I have spoken to many lawyers who advise adult social services departments who really get the law – they get the judgment and the impact it will have on the way they advise. They have been working with the MCA and Dols teams since March (with no additional resources) to ensure that there is a robust process to be followed, prioritising the high risk, the highly contentious and those cases that would need to be dealt with as urgent if it weren’t for the onslaught. This is very likely to be relatively good evidence that even if they breached timescales, they tried their hardest not to. I have said before that the system isn’t new to authorities, and I suspect it is the authorities with more robust processes in place pre-Cheshire West who have found it less of a difficulty to work out a new way of working. It is the authorities who didn’t really have a grip on it in any event that may struggle to evidence good working practices. This is yet to be seen.
We have to remember that we are dealing with vulnerable adults and those authorities who have the individual, their needs and the types of challenges they face at the heart of their process are more likely, in my view, to survive scrutiny of claimant solicitors and judges.
I would hope that the authorities are not relying on the fact that it is unlikely that P (the person deprived of their liberty) will bring claims for such breaches, because if there is a technical breach that has caused P harm, or put them in a position of disadvantage by comparison, then lawyers will bring claims on their behalf, so long as it is justified, proportionate and appropriate to do so.

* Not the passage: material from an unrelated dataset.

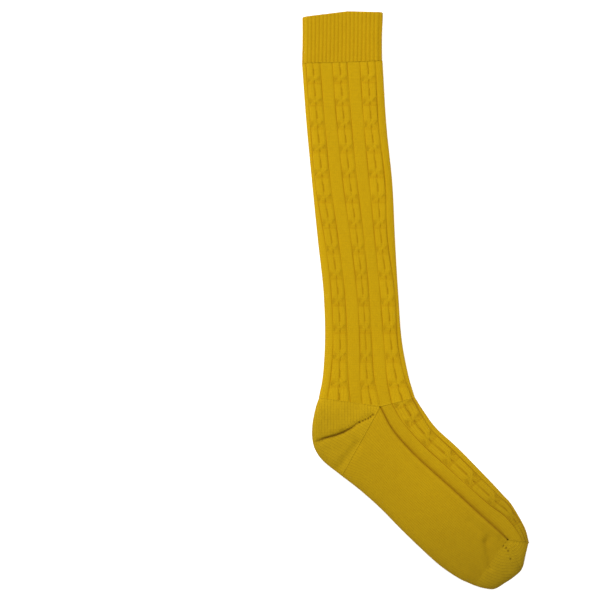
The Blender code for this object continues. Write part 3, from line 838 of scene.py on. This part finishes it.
def pocket_grids(rows, first, last, upper_corner, lower_corner, rings):
    """Outside and inside grids of a pocket between its two end points on the fold."""
    shares = np.concatenate([[0], rows[:, 0], [1]])
    fold = np.concatenate([[first], foot_points(rows[:, 1:]), [last]])
    trim = PIECE_GAP / 2 / length(np.diff(fold, axis=0)).sum()
    back = smooth_rows(shares, fold, np.linspace(trim, 1 - trim, rings))
    upper = pocket_corner(upper_corner, first, last)
    lower = pocket_corner(lower_corner, first, last)
    round_shares = np.linspace(0, 1, POCKET_COLUMNS + 1)
    outer = pocket_rings(back, upper, lower, 0, round_shares)
    inner = pocket_rings(back, upper, lower, WALL, round_shares)
    return outer, inner, back, upper, lower, round_shares


print("columns round a pocket:", POCKET_COLUMNS)

# %% Holes and lines of a gore
EYELET_RADIUS = 0.00085
EYELET_SHADE = 0.9


def drawn_line(points, line, strengths, width):
    """Nearness from 0 to 1 to a line in plan, times the strength along it, on the upper layer alone."""
    near = np.zeros(points.shape[:-1])
    for i in range(len(line) - 1):
        away, share = away_from(points, line[i], line[i + 1])
        strength = strengths[i] + share * (strengths[i + 1] - strengths[i])
        near = np.maximum(near, strength * np.exp(-(away / width) ** 2))
    return near * np.clip(2 * upper_share(points), 0, 1)


def eyelets(points, places):
    """Nearness from 0 to 1 to the nearest of a few small holes in plan, on the upper layer alone."""
    near = np.zeros(points.shape[:-1])
    for place in places:
        near = np.maximum(near, np.exp(-(length(points[..., :2] - place) / EYELET_RADIUS) ** 2))
    return near * np.clip(2 * upper_share(points), 0, 1)


print("eyelet radius:", EYELET_RADIUS * 1000, "mm")

# %% Knit the heel
HEEL_RINGS = 130
GORE_DEPTH = 0.0012
GORE_WIDTH = 0.0010
HEEL_GORE = np.array([
    # along, across, strength
    (-0.091, 0.745, 0.20),
    (-0.085, 0.711, 0.55),
    (-0.073, 0.638, 0.85),
    (-0.051, 0.547, 1.00),
    (-0.036, 0.466, 1.00),
    (-0.023, 0.367, 0.75),
    (-0.019, 0.300, 0.45),
    (-0.014, 0.262, 0.25),
])
HEEL_EYELETS = np.array([
    # along, across
    (-0.016, 0.268),
    (-0.010, 0.235),
    (-0.006, 0.208),
    (-0.001, 0.180),
    (0.001, 0.150),
    (0.003, 0.118),
])

leg_end = leg_lines[-1]
foot_start = foot_lines[0]
outer, inner, back, corner, under, shares = pocket_grids(
    HEEL_ROWS, leg_end[0], foot_start[0], foot_start[1], foot_start[3], HEEL_RINGS)
sole_way = (foot_start[0] - foot_start[1]) / length(foot_start[0] - foot_start[1])
uv = pocket_stitches(back, corner, under, shares, np.array([-1.0, 0.0]), sole_way, True)
gore = drawn_line(outer, foot_points(HEEL_GORE), HEEL_GORE[:, 2], GORE_WIDTH)
holes = eyelets(outer, foot_points(HEEL_EYELETS))
# Painted shade along the gore and in the eyelets; the same mask also sinks the cloth there.
painted_shade = np.clip(gore + EYELET_SHADE * holes, 0, 1)
cut_size(outer, False)
cloth_area(outer, False)
inside = shape_cloth(inner, -GORE_DEPTH * gore, False)
heel = knitted_wall("heel_pocket", shape_cloth(outer, -GORE_DEPTH * painted_shade, False), inside, uv, painted_shade, False)

# %% Knit the toe
TOE_RINGS = 150
SEAM_RISE = 0.0006
SEAM_WIDTH = 0.0012
TOE_EYELET_SHARE = 0.7
TOE_EYELET_SHADE = 0.8
TOE_EYELETS = np.array([
    # along, across
    (0.748, 0.155),
    (0.762, 0.150),
    (0.776, 0.156),
    (0.805, 0.202),
])

foot_end = foot_lines[-1]
outer, inner, back, corner, under, shares = pocket_grids(
    TOE_ROWS, foot_end[0], foot_end[2], foot_end[1], foot_end[3], TOE_RINGS)
sole_way = (foot_end[0] - foot_end[1]) / length(foot_end[0] - foot_end[1])
tip_way = (foot_end[2] - foot_end[1]) / length(foot_end[2] - foot_end[1])
uv = pocket_stitches(back, corner, under, shares, sole_way, tip_way, False)
to_seam, _ = away_from(outer, foot_end[1], foot_end[2])
seam = np.exp(-(to_seam / SEAM_WIDTH) ** 2)
holes = eyelets(outer, foot_points(TOE_EYELETS))
cut_size(outer, False)
cloth_area(outer, False)
height = SEAM_RISE * seam - GORE_DEPTH * TOE_EYELET_SHARE * holes
inside = shape_cloth(inner, np.zeros(inner.shape[:2]), False)
# Painted shade in the eyelets.
painted_shade = TOE_EYELET_SHADE * holes
toe = knitted_wall("toe_pocket", shape_cloth(outer, height, False), inside, uv, painted_shade, False)

# %% [markdown]
# ## The yarn
#
# The yarn is soft combed cotton, dyed a strong mustard yellow, with a matt face and a little fuzz. Its
# stitches could be modelled one by one, but a sock has thousands, so the shader draws them: each wale is a
# row of small Vs, two slanting legs a stitch. The legs raise a bump, and the gaps between them get painted shade.
# Shader sums are easier to read as Python, so a small class wraps a socket.

# %% A socket that can be added and multiplied
class Wire:
    """A socket of a yarn's node tree. Python sums on it add Math nodes."""

    def __init__(self, tree, socket=None):
        self.tree = tree
        self.socket = socket

    def node(self, kind, settings, inputs, output=0):
        """Add a node: its settings first, then the values or links of its sockets."""
        made = self.tree.nodes.new(kind)
        for name, value in settings.items():
            setattr(made, name, value)
        for name, value in inputs.items():
            if isinstance(value, Wire):
                self.tree.links.new(value.socket, made.inputs[name])
            else:
                made.inputs[name].default_value = value
        return Wire(self.tree, made.outputs[output])

    def sum(self, operation, *values):
        """One Math node on up to three values."""
        return self.node("ShaderNodeMath", {"operation": operation}, dict(enumerate(values)))

    def __add__(self, other):
        return self.sum("ADD", self, other)

    def __radd__(self, other):
        return self.sum("ADD", other, self)

    def __sub__(self, other):
        return self.sum("SUBTRACT", self, other)

    def __rsub__(self, other):
        return self.sum("SUBTRACT", other, self)

    def __mul__(self, other):
        return self.sum("MULTIPLY", self, other)

    def __rmul__(self, other):
        return self.sum("MULTIPLY", other, self)

    def __pow__(self, other):
        return self.sum("POWER", self, other)

    def __rpow__(self, other):
        return self.sum("POWER", other, self)


print("sums:", [name for name in vars(Wire) if name.startswith("__r")])


# %% [markdown]
# ## Stitches, fuzz and colour
#
# Across a wale x runs from 0 in the middle to 1 at its edge. A leg's height is a half sine over x, times a
# cosine along the course number that slants with x, which makes the V. Fine noise gives the fuzz, and a
# broad one the uneven dye. The hollows are painted a deeper, more orange colour: painted shade, and painted
# bounced light from strand to strand.

# %% Finish of one yarn
STITCH_HEIGHT = 0.0005
SLANT = 0.55
BROAD, MIDDLING, FINE = 90.0, 330.0, 1400.0
# Colour that the painted shade over the foot mixes towards.
FOOT_SHADE_COLOUR = (0.03, 0.03, 0.004, 1.0)
FINISH = {
    "Roughness": 0.85,
    "Specular IOR Level": 0.04,
    "Sheen Weight": 0.03,
    "Sheen Roughness": 0.5,
    "Sheen Tint": (1.0, 0.85, 0.35, 1.0),
}


def knit_yarn(name, colour, deep, wale_gap_shade):
    """The yarn's material: its open colour, its colour of painted shade in hollows, and how much painted shade the
    wale gaps get.

    Sockets 6 and 7 of a Mix node that mixes colours are its two colours, and its output 2 is their mix.
    """
    material = bpy.data.materials.new(name)
    material.use_nodes = True
    tree = material.node_tree
    shader = tree.nodes["Principled BSDF"]
    start = Wire(tree)
    place = start.node("ShaderNodeUVMap", {"uv_map": "stitches"}, {})
    wale = start.node("ShaderNodeSeparateXYZ", {}, {"Vector": place})
    course = Wire(tree, wale.socket.node.outputs["Y"])
    here = start.node("ShaderNodeTexCoord", {}, {}, "Object")
    # Painted shade of grooves and hollows, and painted shade over the foot, both stored on the points.
    hollow_shade = start.node("ShaderNodeAttribute", {"attribute_name": "painted_shade"}, {}, "Fac")
    foot_shade = start.node("ShaderNodeAttribute", {"attribute_name": "painted_foot_shade"}, {}, "Fac")
    broad = start.node("ShaderNodeTexNoise", {}, {"Vector": here, "Scale": BROAD, "Detail": 3.0}, "Fac")
    middling = start.node("ShaderNodeTexNoise", {}, {"Vector": here, "Scale": MIDDLING, "Detail": 2.0}, "Fac")
    fine = start.node("ShaderNodeTexNoise", {}, {"Vector": here, "Scale": FINE, "Detail": 2.0}, "Fac")
    wander = wale + (broad - 0.5) * 0.35 + (middling - 0.5) * 0.15
    across = start.sum("ABSOLUTE", start.sum("FRACT", wander) * 2 - 1)
    leg = start.sum("SINE", across * math.pi)
    beat = start.sum("COSINE", (course + across * SLANT + (fine - 0.5) * 0.2) * (2 * math.pi)) * 0.5 + 0.5
    stitch = leg ** 0.6 * (beat * 0.55 + 0.45)
    edge = across ** 4
    bump_height = stitch * 0.75 + fine * 0.25
    # Painted shade: grooves and hollows dotted by course, the gaps between wales and between a stitch's legs;
    # uneven is the dye's random unevenness.
    dotted = hollow_shade * (1.15 - 0.35 * beat)
    uneven = (0.5 - broad) * 0.25 + (0.5 - middling) * 0.30 + (0.5 - fine) * 0.15
    shade_share = dotted + edge * wale_gap_shade + (1 - stitch) * 0.10 + uneven
    clipped = start.node("ShaderNodeClamp", {}, {"Value": shade_share})
    mixed = start.node(
        "ShaderNodeMix", {"data_type": "RGBA"}, {"Factor": clipped, 6: colour, 7: deep}, 2)
    # Painted shade over the foot, darker towards the toe and the sole's edge.
    foot_shaded = start.node(
        "ShaderNodeMix", {"data_type": "RGBA"}, {"Factor": foot_shade, 6: mixed, 7: FOOT_SHADE_COLOUR}, 2)
    bump = start.node(
        "ShaderNodeBump", {}, {"Strength": 0.9, "Distance": STITCH_HEIGHT, "Height": bump_height}, "Normal")
    tree.links.new(foot_shaded.socket, shader.inputs["Base Color"])
    tree.links.new(bump.socket, shader.inputs["Normal"])
    for name_of_socket, value in FINISH.items():
        shader.inputs[name_of_socket].default_value = value
    print(name, "nodes:", len(tree.nodes))
    return material


# %% Dress the pieces
YARNS = {
    # piece: open colour, colour of the painted shade in hollows, strength of the painted shade in the gaps between
    # wales
    "cuff_rib": ((0.430, 0.256, 0.0028, 1.0), (0.330, 0.165, 0.0006, 1.0), 0.05),
    "leg_knit": ((0.452, 0.274, 0.0028, 1.0), (0.350, 0.175, 0.0006, 1.0), 0.25),
    "heel_pocket": ((0.452, 0.276, 0.0040, 1.0), (0.150, 0.070, 0.0010, 1.0), 0.26),
    "foot_knit": ((0.452, 0.275, 0.0034, 1.0), (0.300, 0.145, 0.0008, 1.0), 0.50),
    "toe_pocket": ((0.452, 0.276, 0.0040, 1.0), (0.150, 0.075, 0.0010, 1.0), 0.30),
}
NODES = {
    # piece: CAD node that it stands for, with the material slot of the record
    "cuff_rib": ("cuff", "cuff_yarn"),
    "leg_knit": ("leg", "leg_yarn"),
    "heel_pocket": ("heel", "heel_yarn"),
    "foot_knit": ("foot", "foot_yarn"),
    "toe_pocket": ("toe", "toe_yarn"),
}

for piece in (cuff, leg, heel, foot, toe):
    open_colour, painted_shade_colour, wale_gap_shade = YARNS[piece.name]
    piece.data.materials.append(knit_yarn(piece.name + "_yarn", open_colour, painted_shade_colour, wale_gap_shade))
    node, slot = NODES[piece.name]
    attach(piece, "root")
    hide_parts(node)

# %% [markdown]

If we are spending public money, or P’s money, in bringing claims for unlawful deprivation of liberty caused by technical breaches, then we need to be pretty certain that it is likely to succeed.
The cases in respect of breaches of Article 5(4) are tricky to pursue in terms of funding. Liability is often easy and if an application hasn’t been brought to the court when P is very clear that he or she wants to challenge it within six months of the initial authorisation, then damages are likely to be in the region of £5,000. But pursuing a damages claim using legal aid is not of any benefit to the client, as the statutory charge will eat up any award and it is difficult to agree funding for such claims when P is responsible for fees, but lacks capacity to litigate.
I think the same might be true in looking at breaches of timescales. It will have to be a very clear breach by a local authority that really has just got it very wrong and not applied the Mental Capacity Act at all in order for any claim to be justified, proportionate and in P’s best interests. So sadly, I have a feeling that unlawful breaches will continue. But this shouldn’t give the authorities carte blanche to stop using best efforts to reduce the timescales.
How long this can go on for before claimant solicitors acting for P and family members will say ‘enough is enough’ will very much depend on how long the levels of applications remain unmanageable, and again will come down to the individual facts of each case.
The benefit of this judgment is most definitely to P, and authorities will have to be provided with more funding and resources to ensure that it does not end up being a toothless sentiment. The judgment gives adults who lack capacity to consent to their living and care arrangements a forum to have their voice heard and must be adapted into working practices of public bodies who commission care.
I am not convinced that authorities should be criticised for technical breaches of timescales when they can justify that they have thought about each individual and where their set of circumstances might lie in a priority list.